Cocaine Dependence

Cocaine dependence is described as continued and increased use of cocaine to assist with daily functioning, despite the negative effects it may be producing in one's life. A person with cocaine dependence builds up a tolerance and frequently experiences withdrawal symptoms. These combined can perpetuate the habit, as more cocaine is needed to produce the desired feelings, and continued usage may alleviate painful or uncomfortable symptoms of withdrawal. A dependence on cocaine can disrupt physical health, mental health, family, work and relationships.

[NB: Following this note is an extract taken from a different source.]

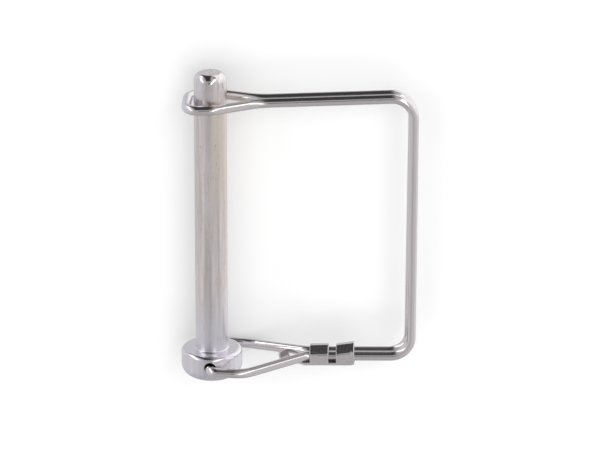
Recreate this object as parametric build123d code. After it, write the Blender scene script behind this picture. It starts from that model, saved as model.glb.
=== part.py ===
from build123d import *

import math
import os

# Square wire lock pin: a headed steel pin with a spring wire bail that snaps over its tip.
#
# The bail is one length of wire. Its two ends turn in a cross hole in the pin's head, its two
# strands run side by side round three sides of a square, and they part into a loop that closes
# round the shank below the tip. A stamped clip crimped on the lower arm holds the strands together.
#
# Millimetres. Each piece is made with the shank's axis along Z, the head's upper face at z = 0 and
# the bail towards +X; the wire's front strand is the one on the -Y side. The pin can't stand on its
# head, because the bail's weight puts the centre of mass outside the head, so the finished pieces
# are laid on their side for export: the shank then points along +Y and the front strand is on top.

# Pin, turned and cold headed from bar
SHANK_DIAMETER = 9.525
SHANK_LENGTH = 86.1
TIP_HEIGHT = 2.2
TIP_FLAT_DIAMETER = 6.2
TIP_BULGE = 0.42
SHOULDER_FILLET = 0.45
HEAD_DIAMETER = 18.1
HEAD_HEIGHT = 8.4
HEAD_TOP_ROUNDING = 1.2
HEAD_FOOT_ROUNDING = 3.6

# Cross hole through the head, in which both wire ends turn
WIRE_DIAMETER = 2.8
HOLE_DIAMETER = 3.5
HOLE_DEPTH_BELOW_SHOULDER = 3.15
END_CLEARANCE = 0.05
END_GRIP = 5.0

# Legs, from the cross hole to the clip
HEAD_TO_LEG_GAP = 0.85
ELBOW_RADIUS = 2.2
KNEE_X = 10.3
KNEE_INSET = 0.2
KNEE_DROP = 0.5
KNEE_RADIUS = 12.0
MEETING_X = 28.4
MEETING_RADIUS = 5.0

# The two strands where they run together
STRAND_GAP = 0.03
STRAND_STEP = 0.36
ARM_HEIGHT_OVER_HOLE = 1.57
LOWER_ARM_SLOPE = 1.0
BAIL_REACH = 58.9
LOWER_CORNER_SPREAD = 0.6
UPPER_CORNER_SPREAD = 0.3
CORNER_RADIUS = 6.2
UPPER_ARM_SLOPE = 2.9

# Loop round the shank
LOOP_HEIGHT = 77.05
LOOP_CLEARANCE = 0.58
LOOP_SLOPE = 2.1
LOOP_STEP = 0.6
THROAT_X = 14.2
THROAT_RADIUS = 16.0
LOOP_CORNER_RADIUS = 3.8

# Clip, stamped from sheet and crimped round both strands
SHEET = 0.7
CLIP_CLEARANCE = 0.04
CLIP_FLOOR_GAP = 0.06
BASE_START_X = 27.7
TONGUE_BEND_X = 29.2
TONGUE_DROP_ANGLE = 3.5
BASE_END_X = 42.5
BASE_CORNER_RADIUS = 1.2
FIRST_CRIMP_START_X = 29.2
FIRST_CRIMP_END_X = 34.8
SECOND_CRIMP_START_X = 37.0
SECOND_CRIMP_END_X = 42.4
FLARE_LENGTH = 1.2
CRIMP_FOOT_RADIUS = 0.2
CRIMP_BACK_RADIUS = 1.3
CRIMP_FRONT_RADIUS = 0.5
FRONT_EAR_SLOPE = 18.0
BACK_EAR_SLOPE = 6.0
CRIMP_EDGE_ROUNDING = 0.2
FIRST_CRIMP_START_RISE = 0.21
FIRST_CRIMP_END_RISE = 0.37
SECOND_CRIMP_START_RISE = 0.24
SECOND_CRIMP_END_RISE = 0.87
FLARE = 0.2
SEAM_GAP = 0.3
TAPER_END_X = 25.9
TONGUE_HALF_WIDTH = 1.9
LUG_X = 21.4
LUG_WIDTH = 3.65
LUG_HEIGHT = 2.6
LUG_BEND_RADIUS = 1.4
LUG_CORNER_RADIUS = 0.5
LUG_TURN = 38.0

wire_radius = WIRE_DIAMETER / 2
shank_radius = SHANK_DIAMETER / 2
head_radius = HEAD_DIAMETER / 2
strand_y = wire_radius + STRAND_GAP / 2
hole_z = -HOLE_DEPTH_BELOW_SHOULDER
end_offset = (HOLE_DIAMETER - WIRE_DIAMETER) / 2 - END_CLEARANCE
leg_y = head_radius + HEAD_TO_LEG_GAP + wire_radius
arm_z = hole_z + ARM_HEIGHT_OVER_HOLE
loop_radius = shank_radius + LOOP_CLEARANCE + wire_radius
clip_half_width = strand_y + wire_radius + CLIP_CLEARANCE + SHEET
clip_floor_z = arm_z - STRAND_STEP / 2 - wire_radius - CLIP_FLOOR_GAP
clip_roof_z = arm_z + STRAND_STEP / 2 + wire_radius + CLIP_CLEARANCE


def make_pin():
    """One turned piece: shank with a rounded tip, rounded head and the cross hole."""
    with BuildPart() as pin:
        with BuildSketch(Plane.XZ):
            with BuildLine():
                tip_edge = (shank_radius, SHANK_LENGTH - TIP_HEIGHT)
                flat_edge = (TIP_FLAT_DIAMETER / 2, SHANK_LENGTH)
                Polyline(
                    flat_edge,
                    (0, SHANK_LENGTH),
                    (0, -HEAD_HEIGHT),
                    (head_radius, -HEAD_HEIGHT),
                    (head_radius, 0),
                    (shank_radius, 0),
                    tip_edge,
                )
                SagittaArc(tip_edge, flat_edge, -TIP_BULGE)
            make_face()
            roundings = {
                (head_radius, -HEAD_HEIGHT): HEAD_FOOT_ROUNDING,
                (head_radius, 0): HEAD_TOP_ROUNDING,
                (shank_radius, 0): SHOULDER_FILLET,
            }
            for corner, radius in roundings.items():
                fillet(vertices().sort_by_distance(corner)[0], radius)
        revolve(axis=Axis.Z)
        with Locations(Location((0, 0, hole_z), (90, 0, 0))):
            Cylinder(HOLE_DIAMETER / 2, 2 * HEAD_DIAMETER, mode=Mode.SUBTRACT)
    return pin.part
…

Symptoms of Cocaine Dependence

Cocaine dependence induces two different types of symptoms. During usage a person experiences a 'high' and may feel a sense of euphoria coupled with elevated self-esteem, increased alertness, elevated energy, loss of appetite and heightened sexual arousal. The body is also affected as blood pressure may increase, blood vessels may constrict and the heart rate is elevated. Commonly, a person may experience panic attacks and increased anxiety or a temporary loss of reality, also called psychosis. Vomiting, weak muscles, confusion, seizures, chills and chest pain can occur immediately after use. As time and usage of cocaine progresses, more long-term affects may be felt. Symptoms of cocaine dependence may be several of the following:

  • Frequent use of cocaine to sustain normal daily functioning
  • Increased time spent using, acquiring and recovering from the effects of cocaine
  • Loss of jobs or relationships
  • Depression
  • Lack of motivation
  • Agitation and irritability
  • Elevated anxiety and panic attacks
  • Difficulty sleeping
  • Hypervigilance
  • Hallucinations
  • Psychosis
  • Symptoms of withdrawal, such as feelings of insects under the skin, restlessness, nightmares, irritability and fatigue

Causes of Cocaine Dependence

There is some evidence of a gene that may be passed down the family tree which causes increased susceptibility to developing cocaine dependence. This may mean that a child who grows up in an environment which includes cocaine use may have an increased risk of abusing the drug, since not only may he or she inherit the gene, but conditioning also plays a big role in development of the dependence. Associations in the brain are made between the use of cocaine and particular situations. This is particularly important for a patient who is attempting recovery from cocaine dependence. He or she may feel very strong urges to continue use based upon certain locations, people and circumstances.

Diagnosis of Cocaine Dependence

There are many disorders that relate to drug use and cocaine, in particular. To meet the criteria of cocaine dependence, one must regularly experience withdrawal symptoms directly related to the use of cocaine. Tolerance build-up requires an increased need for the drug, which then leads to more frequent periods of withdrawal. A trained professional may order blood or urine tests to check for traces of the drug. It's also likely that the patient and friends or family members will be interviewed regarding the patient's behavior. Answers to particular questions, overall observance of behavior and results of lab tests can help to determine if cocaine dependence is an issue.

Treatment for Cocaine Dependence

There are many forms of cocaine dependence, and the success rates will vary by individual and circumstances. Not everyone will require a long-term treatment program, but cocaine addictions are difficult to break when compared with other harmful substances. There are several forms of treatment, and patients may be advised to take advantage of all programs which may be of benefit. Currently there is no medication which has been proven to assist with cravings or alleviate withdrawal symptoms, though medication may be recommended for symptoms of other cocaine-related disorders. Following is a brief list of treatment options for cocaine dependence:

  • Inpatient treatment – Especially in cases where a patient has developed related disorders, such as severe psychosis or schizophrenia, a long-term inpatient treatment center can help to monitor withdrawals, offer counseling and provide a supportive community for 6 to 12 months time.
  • Psychotherapy – There are many varieties of counseling, the most successful of which may be cognitive-behavioral therapy. This type of therapy helps the patient to become aware of triggering factors that may increase the need for cocaine use. Once a patient has awareness, he or she can then learn to divert attention or avoid relapse of the behavior in question.
  • Self-help – Support groups or communities can offer advice specific to this disorder, plus mutual and moral support from other people suffering similar symptoms and circumstances.
  • Alternative therapies – Alternative and natural options that may help a person to overcome cocaine dependence are acupuncture, meditation, relaxation techniques, visualization exercises or alternative therapy, such as art therapy or music therapy.